Tandja ira plus loin en disant que ‘’en vérité ces personnes mal intentionnées et leur relais extérieurs, prédisaient des jours de feu et de sang pour ce pays’’, avant de conclure que ‘’la volonté du peuple a fini par triompher’’. Message qui n’a rien à envier à la logique guerrière du Porte-parole du gouvernement Mohamed Ben Omar. Allocution assez chargée envers l’opposition au référendum, que le Président Tandja invite paradoxalement au rassemblement. ‘’…je vous invite au rassemblement, et à panser les plaies des antagonismes qui auront pu crisper les rapports entre les uns et les autres, du fait des divergences tout à fait compréhensibles, autour de l’organisation de ce scrutin’’. Un pari difficile à gagner pour le Chef de l’Etat qui ne marque aucune disposition à l’apaisement de la tension. La 6ème République est mal partie Pour Tandja, la page est tournée avec à la clé son bonus de 3 ans, le seul point intouchable de la constitution de la 6ème République.
Aussitôt qu’il l’a promulguée, il recevra la démission du gouvernement. Fini le régime semi présidentiel ‘’aux pouvoirs éparpillés’’, Tandja espère régner seul, en maître absolue. Pour les membres du gouvernement de Seïni Oumarou qui avaient sacrifié à la tradition en rendant leur démission le mardi 18 août 2009, juste après la promulgation de la Constitution de la 6ème République par le Président Mamadou Tandja, le suspens n’a été que de courte durée. Moins de 24 heures. En effet, après quelques branlebas et des sueurs froides pour certains d’entre eux, le Chef de l’Etat a tout simplement opté pour le Tazartché dans tout son sens, c’est-à-dire de la continuité en reconduisant le gouvernement tant dans sa taille que dans sa forme le 19 août 2009.

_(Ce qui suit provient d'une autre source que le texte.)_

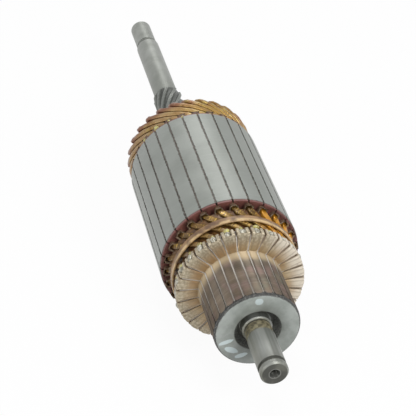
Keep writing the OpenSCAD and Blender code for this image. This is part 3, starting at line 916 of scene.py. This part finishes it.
# %% Oil, grime and painted shade
neck_front, neck_back, recess_floor = -55.5, -49.6, -46.5
grit = shaft_steel.noise(1.9, 4)
on_neck = shaft_steel.along.inside(neck_front + 1.1, neck_back - 0.8, 1.2)
oil = on_neck * (grit + haze - 0.5).between(0.3, 0.55)
gold = shaft_steel.mix(grit.between(0.35, 0.62), (0.13, 0.105, 0.055), (0.42, 0.37, 0.22))
steel = shaft_steel.mix(oil * 0.85, steel, gold)


def low_ring(near, far, soft, clear_r, full_r):
    """1 between two stations, on the side of full_r that lies away from clear_r."""
    return shaft_steel.along.inside(near, far, soft) * shaft_steel.radius.between(clear_r, full_r)


# grime and painted shade in the grooves, the recess and at the neck's root
grime_and_shade = low_ring(neck_back - 0.6, neck_back - 0.2, 0.25, 5.9, 5.7)
grime_and_shade = grime_and_shade.most(low_ring(shaft_front + 2.6, shaft_front + 4.3, 0.2, 5.7, 5.4))
grime_and_shade = grime_and_shade.most(low_ring(recess_floor - 2, recess_floor + 2, 0.4, 6.5, 6.9))
grime_and_shade = grime_and_shade.most(low_ring(shaft_back - 22.5, shaft_back - 20.6, 0.5, 5.3, 5.15))
steel = shaft_steel.mix(grime_and_shade * 0.85, steel, (0.05, 0.05, 0.042))
# the track next to the spline is darkened
darker_by_spline = shaft_steel.along.between(core_len + 100, core_len + 70) * front.between(1, 0)
steel = shaft_steel.mix(darker_by_spline * 0.65, steel, (0.19, 0.2, 0.175))
# the front end is darkened
darker_front_end = shaft_steel.along.between(shaft_front + 10.8, shaft_front + 3.8)
steel = shaft_steel.mix(darker_front_end * 0.45, steel, (0.13, 0.132, 0.11))
print("neck from", neck_front, "to", neck_back, "mm")

# %% [markdown]
# The end face was sawn and never ground, so it is dark, with a bright ring where the lathe centre
# ran, and its centre hole is painted black as painted shade. The spline is dark too, darkest between
# its teeth, partly grease and partly painted shade, and its crests are rubbed bright and carry a painted
# highlight.

# %% End face and spline
spline_front, spline_back = core_len + 26.0, core_len + 68.6
end_face = shaft_steel.along.between(shaft_front + 0.3, shaft_front + 0.05)
sawn = shaft_steel.mix(haze.between(0.4, 0.6), (0.05, 0.05, 0.042), (0.11, 0.11, 0.09))
sawn = shaft_steel.mix(shaft_steel.radius.inside(2.1, 2.4, 0.25) * 0.5, sawn, (0.3, 0.3, 0.28))
steel = shaft_steel.mix(end_face * shaft_steel.radius.between(5.3, 5.0) * 0.9, steel, sawn)
in_hole = shaft_steel.along.between(shaft_front + 6.8, shaft_front + 4.8)
# painted shade: the centre hole is blackened
hole_shade = in_hole * shaft_steel.radius.between(2.35, 2.0)
steel = shaft_steel.mix(hole_shade * fine.between(0.66, 0.58) * 0.8, steel, (0.025, 0.025, 0.022))
splined = shaft_steel.along.inside(spline_front + 0.2, spline_back - 0.2, 0.6)
valley, crest = shaft_steel.radius.between(7.1, 6.5), shaft_steel.radius.between(7.25, 7.4)
steel = shaft_steel.mix(splined * 0.8, steel, (0.125, 0.132, 0.118))
# painted shade with grease between the spline's teeth
steel = shaft_steel.mix(splined * valley * 0.8, steel, (0.06, 0.064, 0.057))
# painted highlight with rubbing on the spline's crests
steel = shaft_steel.mix(splined * crest * 0.35, steel, (0.3, 0.31, 0.29))
shaft_steel.set("Base Color", steel)
shaft_steel.set("Roughness", haze * 0.2 + 0.32 + grime_and_shade * 0.3)
shaft_steel.bump(turned + oil * grit * 12, 0.012, 0.7)
dress(shaft_steel, "shaft")
print("shaft dressed")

Sans surprise pour les opposants au Tazartché qui ne se sont jamais fait d’illusions quant au principal objectif visé par le Président Tandja, celui de se maintenir au pouvoir au-delà de ses deux mandats conféré à lui par la Constitution du 09 août 1999. Beaucoup de déception dans le camp des Tazartchistes après l’annonce de la reconduction automatique du gouvernement de Seïni Oumarou, le mercredi 19 août 2009. Les Femmes, les jeunes et autres couches socioprofessionnelles à qui on a miroité une certaine représentation commencent à déchanter. Tous les ministres de l’équipe de Seïni Oumarou gardent leurs portefeuilles. Aucun changement, aucun remaniement ni réaménagement. Voilà le premier signal fort du Président Tandja sur la ‘’refondation de la République’’.
Ce premier acte du Président Tandja apparaît aussi comme une récompense aux membres du gouvernement de Seïni Oumarou qui lui ont fait tous allégeance au cours de ce processus tortueux de passage à la 6ème République. Mamadou Tandja qui a bénéficié du Tazartché a aussi opté pour le Tazartché pour son gouvernement. Grosse désillusion pour les Tazartchistes de dehors qui ont nourri l’espoir d’une véritable recomposition de l’équipe gouvernementale, dont la mission serait essentiellement les ‘’grands chantiers de Tandja’’ qu’il a promis d’achever dans les trois prochaines années. Il faut dire tout simplement qu’à cette allure, la 6ème République a du plomb dans l’aile. Voulue et imposée par le Président Tandja, en dehors de la classe politique, sans aucun consensus, dans un cadre pratiquement informel, elle ne tardera pas à charrier des contradictions internes, tant les objectifs visés par les principaux acteurs de ce ‘’coup de force’’ sont divergents. Le Président Tandja reste, son gouvernement aussi.
Pour les autres, ils peuvent se contenter de cette affiche : ‘’pour votre confiance renouvelée, merci à tous’’, comme indiqué sur les grosses affiches qui émaillent les grandes artères de la capitale après le référendum du 04 août 2009. Le tournant du raidissement des camps De part et d’autre, on assiste depuis quelques jours à une radicalisation des positions. Le Président de la République fonce droit dans la 6ème République tandis que l’opposition regroupée au sein de la Coordination des Forces pour la Démocratie et la République (CFDR) reste et demeure dans la 5ème République. Une sorte de cohabitation inédite de Républiques est en train de se dessiner au Niger. Avec des positions tranchantes de part et d’autres, le dialogue est loin de se profiler à l’horizon.
Le Message à la Nation du Président de la République du 17 août 2009 ne fait pas place à une ouverture au dialogue. Au contraire, il laisse entrevoir une certaine volonté de répression pour asseoir le régime de la 6ème République par la force. Il est vrai que tournant la page de la 5ème République, le Président Tandja a déjà convoqué le collège électoral pour les législatives pour le 29 octobre prochain avec l’ouverture de la campagne pour le 28 septembre 2009. Une annonce qui n’emballe pas du tout l’opposition. Le ton de l’opposition non plus n’est guère apaisant ! Rejet du référendum du 04 août 2009, réhabilitation de l’Assemblée nationale dissoute le 26 mai dernier, restauration de la Cour Constitutionnelle balayée par le président de la République, retour à la Constitution de la 5ème République, il faut dire que le fossé est grand et que la rupture est consommée. Avec l’annonce faite par la CFDR, coalition opposée au régime de la 6ème République, de ne rien reconnaître qui ne relève de la 5ème République et la réhabilitation de l’Assemblée nationale dissoute prévue le 24 août prochain, les nigériens auront l’impression de vivre une cohabitation de Républiques.